Accordo del governo respinto a Londra. La premier conservatrice umiliata. Mozione di sfiducia dai laburisti
di Gabriele Bonafede
È un voto storico in una data storica quello di oggi, 15 gennaio 2019, al Parlamento del Regno Unito. Dopo la schiacciante bocciatura alla camera dei Lord, anche la Camera dei Comuni boccia in modo netto l’accordo faticosamente messo in piedi dalla Premier, Thersa May, per la Brexit. La sconfitta è persino schiacciante: 432 No e solo 202 Sì.
La May ha avuto anche la faccia tosta di annunciare un nuovo giro di consultazioni. Ma il, non amato, leader dei Laburisti, Corbyn, ha immediatamente chiesto un voto di sfiducia al governo May per domani.
Se la sfiducia vincesse, non ci sarebbe più spazio e tempo per la May e l’unica prospettiva sarebbe quella di andare alle urne con annesso Referendum per dire definitivamente No alla Brexit.
Se è vero che la maggioranza non si forma necessariamente su una piattaforma comune, quella del rigettare la Brexit, è anche chiaro che il clima nel Regno Unito è cambiato da tempo. E sta cambiando sempre di più. Inevitabile che cambi, quando si avvicinano le catastrofi provocate dalle follie sovraniste: la Brexit, ad esempio.

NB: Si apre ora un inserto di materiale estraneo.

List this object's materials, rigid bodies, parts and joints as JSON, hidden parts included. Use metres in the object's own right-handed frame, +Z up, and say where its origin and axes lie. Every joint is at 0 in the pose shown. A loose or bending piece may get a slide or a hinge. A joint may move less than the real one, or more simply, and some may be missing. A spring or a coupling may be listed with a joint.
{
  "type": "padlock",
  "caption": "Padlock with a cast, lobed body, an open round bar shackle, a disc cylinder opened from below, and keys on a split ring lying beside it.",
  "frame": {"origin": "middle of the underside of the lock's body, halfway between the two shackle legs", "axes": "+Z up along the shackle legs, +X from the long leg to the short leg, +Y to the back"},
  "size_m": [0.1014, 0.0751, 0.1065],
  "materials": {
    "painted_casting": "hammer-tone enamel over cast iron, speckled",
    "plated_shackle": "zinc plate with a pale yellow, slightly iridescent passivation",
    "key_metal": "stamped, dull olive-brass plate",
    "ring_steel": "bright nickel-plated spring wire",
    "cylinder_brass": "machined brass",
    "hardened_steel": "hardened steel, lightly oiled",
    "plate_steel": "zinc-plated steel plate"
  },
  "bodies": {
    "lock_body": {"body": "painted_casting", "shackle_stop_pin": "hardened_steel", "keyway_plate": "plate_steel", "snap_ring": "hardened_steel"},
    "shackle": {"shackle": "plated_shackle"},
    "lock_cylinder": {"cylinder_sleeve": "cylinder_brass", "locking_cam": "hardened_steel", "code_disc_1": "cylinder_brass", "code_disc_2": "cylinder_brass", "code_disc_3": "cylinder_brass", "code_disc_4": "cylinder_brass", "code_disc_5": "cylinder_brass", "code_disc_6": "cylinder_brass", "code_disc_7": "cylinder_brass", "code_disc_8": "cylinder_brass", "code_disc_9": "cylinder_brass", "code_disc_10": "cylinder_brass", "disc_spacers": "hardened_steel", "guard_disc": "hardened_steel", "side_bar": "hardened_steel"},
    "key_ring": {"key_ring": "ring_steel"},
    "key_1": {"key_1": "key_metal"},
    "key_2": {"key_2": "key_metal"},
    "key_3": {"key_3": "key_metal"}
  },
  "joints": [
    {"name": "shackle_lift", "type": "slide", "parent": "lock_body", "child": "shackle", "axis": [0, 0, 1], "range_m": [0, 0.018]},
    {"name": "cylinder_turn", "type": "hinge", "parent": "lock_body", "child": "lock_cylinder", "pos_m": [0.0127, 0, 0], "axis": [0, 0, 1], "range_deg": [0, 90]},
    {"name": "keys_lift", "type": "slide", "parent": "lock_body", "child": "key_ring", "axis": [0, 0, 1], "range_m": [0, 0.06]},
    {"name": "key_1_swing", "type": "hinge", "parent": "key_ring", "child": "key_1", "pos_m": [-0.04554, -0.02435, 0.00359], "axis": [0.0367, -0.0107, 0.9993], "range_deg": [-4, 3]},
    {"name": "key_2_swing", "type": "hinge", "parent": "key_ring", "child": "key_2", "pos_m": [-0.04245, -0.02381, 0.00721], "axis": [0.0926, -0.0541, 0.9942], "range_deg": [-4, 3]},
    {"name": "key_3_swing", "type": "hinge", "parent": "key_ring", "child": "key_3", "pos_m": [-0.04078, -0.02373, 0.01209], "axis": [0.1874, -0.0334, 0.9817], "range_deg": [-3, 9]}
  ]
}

Il Paese è in fibrillazione da mesi e ha raggiunto un climax nelle ultime settimane, in questi giorni. Due anni e mezzo sono passati da quando il “Leave”, lasciare l’UE, vinse con un margine limitato il catastrofico referendum del giugno 2016. I fautori della Brexit vinsero quel referendum a suon di fake, bugie, disonestà intellettuale oltre che materiale.

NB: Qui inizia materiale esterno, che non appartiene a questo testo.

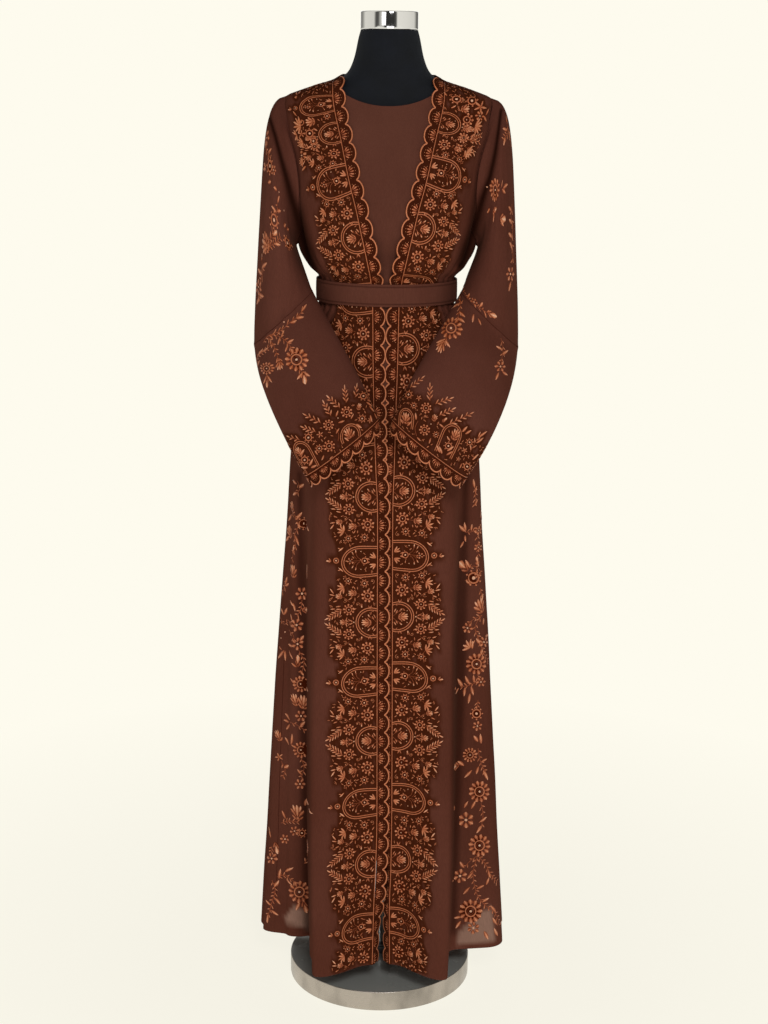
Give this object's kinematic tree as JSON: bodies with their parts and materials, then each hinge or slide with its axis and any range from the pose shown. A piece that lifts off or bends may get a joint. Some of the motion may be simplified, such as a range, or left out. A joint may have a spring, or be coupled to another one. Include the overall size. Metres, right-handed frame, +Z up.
{
  "type": "abaya on a dress form",
  "caption": "Open-front, floor-length abaya with bell sleeves, scalloped embroidered borders and a plain belt, on a limbless dress form with a round base.",
  "frame": {"origin": "centre of the round base's underside, on the floor", "axes": "+Z up the pole; the garment's front faces -Y; +X is the wearer's left, on the right as seen from the front"},
  "size_m": [0.4412, 0.3915, 1.68],
  "materials": {
    "brown_cloth": "dark chocolate-brown georgette, faint satin sheen",
    "insert_cloth": "plain chocolate-brown crepe",
    "border_cloth": "brown cloth covered with copper-orange satin stitch",
    "belt_cloth": "plain brown cloth with stitched edges",
    "embroidery": "copper-orange silky embroidery thread",
    "form_cover": "navy-black knitted cover, matt",
    "black_collar": "black, glossy",
    "base_steel": "brushed round the side",
    "chrome": "mirror chrome"
  },
  "bodies": {
    "root": {"form_base": "base_steel", "form_collar": "black_collar", "form_pole": "chrome", "form_torso": "form_cover", "form_neck_cap": "chrome", "abaya_insert": "insert_cloth", "abaya_back": "brown_cloth", "abaya_front_left": "brown_cloth", "abaya_front_right": "brown_cloth", "abaya_border_left": "border_cloth", "abaya_border_right": "border_cloth", "sleeve_upper_left": "brown_cloth", "sleeve_upper_right": "brown_cloth", "sleeve_lower_left": "brown_cloth", "sleeve_lower_right": "brown_cloth", "sleeve_border_left": "border_cloth", "sleeve_border_right": "border_cloth", "abaya_belt": "belt_cloth"}
  },
  "joints": []
}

I Leavers dicevano, allora, che un accordo sarebbe stato facilissimo e con una posizione di forza.
Nulla di tutto questo si è visto negli ultimi 30 mesi: l’accordo c’è stato, ma è arrivato dopo mesi di difficilissimi negoziati. Sempre con il Regno Unito in una posizione di difficoltà e perdente, sovrastato dall’unità mostrata dall’UE nel negoziare da una ovvia posizione di forza diplomatica.
Theresa May si è incaponita a credere che il Regno Unito non si trovasse più in Europa ma in un luogo immaginario, sulla Luna o su un castello in aria. E il castello in aria costruito dai fautori della Brexit si è manifestato in tutta la sua drammaticità e sta cadendo sempre più giù.
Oltre alla crisi politica, alla divisione del Paese, all’incertezza, c’è la prospettiva concreta di una crisi economica e sociale epocale, provocata esclusivamente dalla follia della Brexit.
Con lo storico voto di oggi, la Brexit esce essa stessa con le ossa rotte. Perché è ovvio che entro il 29 marzo, in soli 70 giorni, non possa essere messo in piedi un accordo.
Le alternative sono due. O si va verso una Brexit senza alcun accordo, che porterebbe il Regno Unito alla catastrofe economica e sociale, oppure si organizza un nuovo referendum che rigetti quel momento di follia avvenuto due anni e mezzo fa. E riporti il Regno Unito con i piedi per terra: in Europa.
Intanto, si profila una “May-exit”, ma non nel senso della sua proposta di accordo, bensì all’opposto: le dimissioni forzate della Premier britannica.